CANBERRA (Reuter): Japan said yesterday November's APEC trade summit could give special treatment to sensitive economic sectors to win members' support for a plan to implement the group's free- trade pact.

Japanese Foreign Minister Yohei Kono said flexibility was needed in implementing the agreement, which would abolish trade barriers by the year 2010 for APEC's developed members and by the year 2020 for developing countries.

"Most of these countries have some sensitive areas and in addressing ourselves to these sensitive areas we would not exclude some consideration for some flexibility," he said after talks with Australian Foreign Minister Gareth Evans.

"We all just have to make a maximum effort so that our views, if different, will converge," he told reporters.

Australia is pushing for the November summit of Asia-Pacific Economic Cooperation (APEC) forum leaders in the Japanese city of Osaka to agree on a blueprint for implementing the free-trade pact struck at last year's summit.

Yesterday, a Japanese official said that forcing a drastic trade liberalization plan on reluctant members could force some countries to quit the 18-member grouping.

Both ministers denied there was a split between Tokyo and Canberra over the blueprint to be drawn up at Osaka.

Evans said the APEC free-trade deal would fail if sectors were exempted, but added that implementation could be flexible.

"Once you accept the exemption of a whole sector from the commitments, then the whole process will fall apart," he said.

"Australia has not and will make no concessions on that front," Evans said.

Flexibility

"However, like the Japanese side...we do acknowledge that ...when one is talking about a timeframe from 1995 through to the year 2010, it is possible for there to be some flexibility on questions such as timing, phasing and so-on," he said.

"And that, no doubt, will be the subject of a lot of hard discussion in the period leading up to Osaka."

Kono said Tokyo was committed to allowing no exceptions -- as a principle. But flexibility was needed to win the support of all APEC members, he said.

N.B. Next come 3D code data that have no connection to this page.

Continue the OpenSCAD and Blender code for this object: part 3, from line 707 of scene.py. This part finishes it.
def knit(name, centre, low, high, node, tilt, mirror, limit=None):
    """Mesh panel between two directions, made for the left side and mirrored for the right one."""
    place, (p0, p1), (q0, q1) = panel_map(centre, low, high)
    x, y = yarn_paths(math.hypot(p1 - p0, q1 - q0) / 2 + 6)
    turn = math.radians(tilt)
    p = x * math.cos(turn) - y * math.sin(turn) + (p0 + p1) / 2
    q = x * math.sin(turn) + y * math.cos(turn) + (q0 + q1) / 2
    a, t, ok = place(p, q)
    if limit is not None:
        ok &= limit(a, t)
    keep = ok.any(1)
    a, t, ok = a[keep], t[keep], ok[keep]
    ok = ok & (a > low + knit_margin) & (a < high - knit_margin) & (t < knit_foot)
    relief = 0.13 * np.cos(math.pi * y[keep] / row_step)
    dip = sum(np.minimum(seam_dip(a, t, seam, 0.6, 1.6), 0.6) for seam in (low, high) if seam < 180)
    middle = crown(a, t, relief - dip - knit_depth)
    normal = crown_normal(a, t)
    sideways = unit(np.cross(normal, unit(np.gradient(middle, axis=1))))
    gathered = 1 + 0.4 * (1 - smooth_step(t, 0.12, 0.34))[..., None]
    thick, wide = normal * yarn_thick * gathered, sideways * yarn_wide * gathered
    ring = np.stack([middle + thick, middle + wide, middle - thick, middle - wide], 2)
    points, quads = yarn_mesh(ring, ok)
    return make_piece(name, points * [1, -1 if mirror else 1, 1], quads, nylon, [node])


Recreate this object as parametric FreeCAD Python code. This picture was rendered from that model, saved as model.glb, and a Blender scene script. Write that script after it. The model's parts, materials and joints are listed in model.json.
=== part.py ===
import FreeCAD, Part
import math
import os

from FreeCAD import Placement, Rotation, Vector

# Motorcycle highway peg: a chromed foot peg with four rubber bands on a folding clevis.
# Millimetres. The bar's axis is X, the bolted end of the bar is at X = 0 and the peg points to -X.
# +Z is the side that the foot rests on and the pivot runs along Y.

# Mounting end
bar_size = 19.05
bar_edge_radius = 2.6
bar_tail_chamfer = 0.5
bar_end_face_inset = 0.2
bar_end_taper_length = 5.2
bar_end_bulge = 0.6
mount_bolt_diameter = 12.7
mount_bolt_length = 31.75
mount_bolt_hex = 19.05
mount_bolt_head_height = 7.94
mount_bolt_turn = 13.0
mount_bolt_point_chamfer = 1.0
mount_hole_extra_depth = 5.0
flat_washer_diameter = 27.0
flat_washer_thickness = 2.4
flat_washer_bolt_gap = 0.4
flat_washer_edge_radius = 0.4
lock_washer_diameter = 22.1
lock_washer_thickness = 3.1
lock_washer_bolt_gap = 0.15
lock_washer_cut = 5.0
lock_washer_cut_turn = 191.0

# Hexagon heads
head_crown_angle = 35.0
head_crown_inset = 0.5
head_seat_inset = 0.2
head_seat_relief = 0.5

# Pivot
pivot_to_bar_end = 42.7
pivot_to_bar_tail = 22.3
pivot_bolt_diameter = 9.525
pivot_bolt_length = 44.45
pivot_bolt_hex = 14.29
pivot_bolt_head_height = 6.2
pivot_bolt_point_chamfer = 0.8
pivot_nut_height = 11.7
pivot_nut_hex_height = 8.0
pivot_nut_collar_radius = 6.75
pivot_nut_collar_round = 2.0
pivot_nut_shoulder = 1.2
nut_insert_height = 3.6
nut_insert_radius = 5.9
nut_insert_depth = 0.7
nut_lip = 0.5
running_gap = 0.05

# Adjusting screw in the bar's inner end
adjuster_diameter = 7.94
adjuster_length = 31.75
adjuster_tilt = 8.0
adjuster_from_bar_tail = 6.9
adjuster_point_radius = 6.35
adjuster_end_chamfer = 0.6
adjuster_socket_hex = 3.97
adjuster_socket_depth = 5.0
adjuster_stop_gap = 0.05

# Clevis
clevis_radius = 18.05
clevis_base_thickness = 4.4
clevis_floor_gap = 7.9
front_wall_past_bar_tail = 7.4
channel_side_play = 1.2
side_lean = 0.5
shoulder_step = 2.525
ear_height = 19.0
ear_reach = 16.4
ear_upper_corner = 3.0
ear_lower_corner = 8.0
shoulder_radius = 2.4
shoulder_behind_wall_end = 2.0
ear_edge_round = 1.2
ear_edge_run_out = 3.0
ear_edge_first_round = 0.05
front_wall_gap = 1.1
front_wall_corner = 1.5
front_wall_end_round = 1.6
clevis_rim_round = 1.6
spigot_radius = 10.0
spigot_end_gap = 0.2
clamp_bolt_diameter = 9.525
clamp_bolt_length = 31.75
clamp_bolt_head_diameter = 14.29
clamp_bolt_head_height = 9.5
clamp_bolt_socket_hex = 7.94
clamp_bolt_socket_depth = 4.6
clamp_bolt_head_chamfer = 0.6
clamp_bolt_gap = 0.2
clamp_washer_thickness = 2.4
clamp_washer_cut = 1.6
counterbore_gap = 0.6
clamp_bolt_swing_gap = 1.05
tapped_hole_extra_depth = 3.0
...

He said there were some member countries, including Japan, making representations which called for flexibility in key sectors.

Japan is under pressure from farming groups not to allow further liberalization after concessions in the Uruguay Round of trade talks under the General Agreement on Tariffs and Trade.

Some APEC developing nation members have lobbied for concessions or exemptions in some sectors, mainly agriculture.

APEC groups Australia, the United States, Canada, Mexico, Japan, Chile, China, Hong Kong, Taiwan, South Korea, Indonesia, Brunei, the Philippines, Malaysia, Singapore, Thailand, Papua New Guinea and New Zealand.

Evans and Kono are leading delegations of senior Japanese and Australian ministers for the latest in a series of regular talks of the Australia-Japan Ministerial Committee.

While APEC dominated talk at the meeting, the ministers also discussed regional security, French and Chinese nuclear test programs, trade access, bilateral trade and investment and other bilateral and regional issues.